What to produce
In the listing below, find the line that contains "Write part 4" and the line that contains "from its centre.". Quote both and every line between them, exactly, and nothing more.

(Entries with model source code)
-----
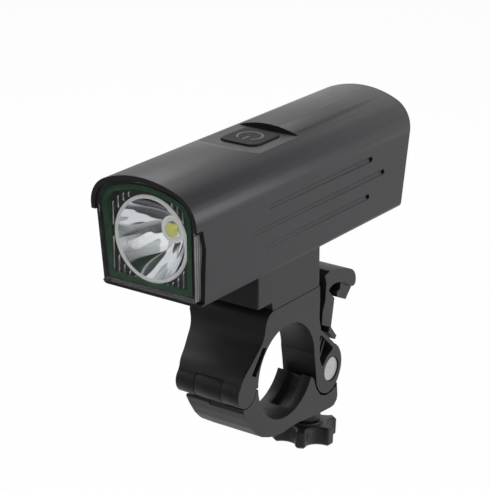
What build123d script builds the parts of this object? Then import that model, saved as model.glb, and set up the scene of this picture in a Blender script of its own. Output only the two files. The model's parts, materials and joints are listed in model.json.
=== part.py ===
from build123d import *

import math
import os

# Bike headlight on a hinged quick-release handlebar clamp.
# Millimetres, +Z up. The beam leaves towards -Y and +X is the lamp's left side.
# The origin is the centre of the clamp bore, and X is the axis of the handlebar.

# Handlebar clamp, side view: places are shares of the bore radius, measured from the bore centre
BAR_DIAMETER = 31.8
BORE_RADIUS = BAR_DIAMETER / 2
HINGE_PLACE_SHARES = (-1.38, 0.0)
PIN_PLACE_SHARES = (1.65, -0.554)
NECK_TOP_SHARE = 1.453
NECK_FRONT_SHARE = -0.5
NECK_REAR_SHARE = 1.17

# Handlebar clamp, widths along X
NECK_HALF = 14.5
NECK_FAR_REACH = 15.1
RING_WIDTH = 13.2
KNUCKLE_WIDTH = 10.0
HINGE_FAR_REACH = 9.8
JAW_FAR_REACH = 7.6
BOLT_INSET = 9.4
EAR_STEP = 2.4
EAR_STEP_FRONT = 22.0
KNUCKLE_GAP = 0.25
BARREL_RADIUS = 4.7
KNUCKLE_SEAT_GAP = 0.35
HINGE_PIN_RADIUS = 1.5
PIN_RUN_GAP = 0.05
PIN_END_INSET = 0.4
HINGE_COVER_WALL = 1.2
FAR_BAR_GAP = 0.7
WEB_WALL = 4.2
DECK_WALL = 4.6

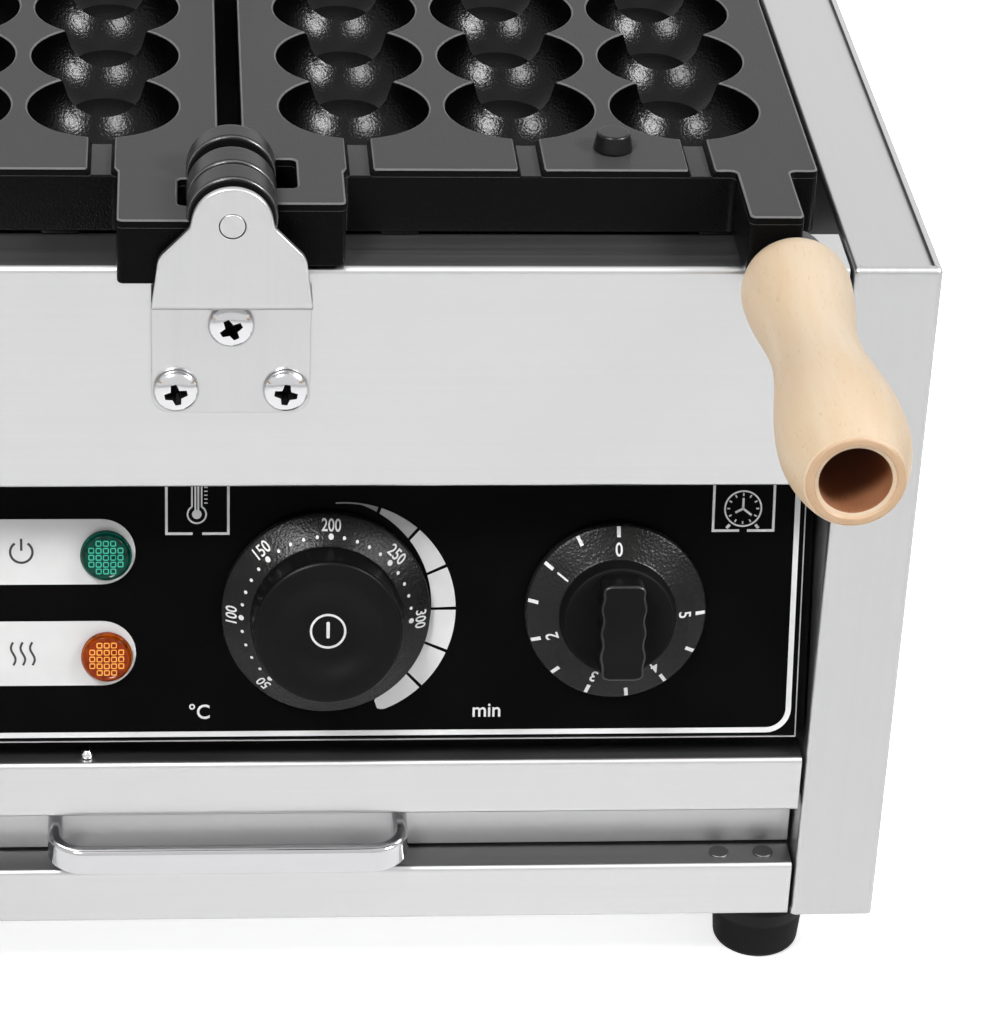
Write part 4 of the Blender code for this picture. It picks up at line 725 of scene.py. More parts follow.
def ball_cell(x, y, before, after, turns, rows):
    """Square of the parting face round one ball, as a height field on rays from its centre.

    A ray runs over the sphere by equal angles, over the rim, and on to the square's
    border. Towards a neighbour it stops at the crest midway, where the two depths
    are blended by max(a, b) + max(k - |a - b|, 0)^2 / 4k.
    """
    half_pitch = BALL_PITCH / 2
    rim = math.sqrt((BALL_RADIUS + RIM_ROUND) ** 2 - RIM_ROUND ** 2)
    touch = BALL_RADIUS * rim / (BALL_RADIUS + RIM_ROUND)
    reach = {1: half_pitch if after else CELL_HALF, -1: half_pitch if before else CELL_HALF}
    angles = [np.linspace(0, math.tau, turns, endpoint=False)]
    for sign, half in reach.items():
        marks = [math.atan2(half, CELL_HALF)]
        marks += [math.asin(half / r) for r in (touch, rim) if half < r]
        angles.append(np.array([sign * a for m in marks for a in (m, math.pi - m)]) % math.tau)
    angle = np.unique(np.round(np.concatenate(angles), 9))
    cosine, sine = np.cos(angle), np.sin(angle)
    ahead = sine >= 0
    half = np.where(ahead, reach[1], reach[-1])
    joined = np.where(ahead, after, before).astype(bool)
    along = half / np.maximum(np.abs(sine), 1e-9)
    border = np.minimum(CELL_HALF / np.maximum(np.abs(cosine), 1e-9), along)
    crest = np.where(joined, along, 1.0)
    widest = np.arcsin(np.minimum(touch, crest) / BALL_RADIUS)
    sphere = BALL_RADIUS * np.sin(np.linspace(0, 1, rows + 1)[:, None] * widest)
    turn = np.linspace(math.asin(RIM_ROUND / (BALL_RADIUS + RIM_ROUND)), math.pi / 2, 5)[1:, None]
    fillet = np.minimum(rim - RIM_ROUND * np.cos(turn), crest)
    held = np.minimum(np.minimum(rim + HOLD, crest), border)[None]
    radius = np.concatenate((sphere, fillet, held, border[None]))
    across, forward = radius * cosine, radius * sine
    other = np.hypot(across, np.abs(forward) - BALL_PITCH)
    own, near = ball_depth(radius), np.where(joined, ball_depth(other), 0.0)
    blend = np.clip(CREST_ROUND - np.abs(own - near), 0, None) ** 2 / (4 * CREST_ROUND)
    deep = np.clip(np.minimum(own, near) / 0.002, 0, 1)
    depth = np.maximum(own, near) + blend * deep
    return np.stack((x + across, y + forward, PAN_TOP - depth), -1)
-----
Written response
Write part 4 of the Blender code for this picture. It picks up at line 725 of scene.py. More parts follow.
def ball_cell(x, y, before, after, turns, rows):
    """Square of the parting face round one ball, as a height field on rays from its centre.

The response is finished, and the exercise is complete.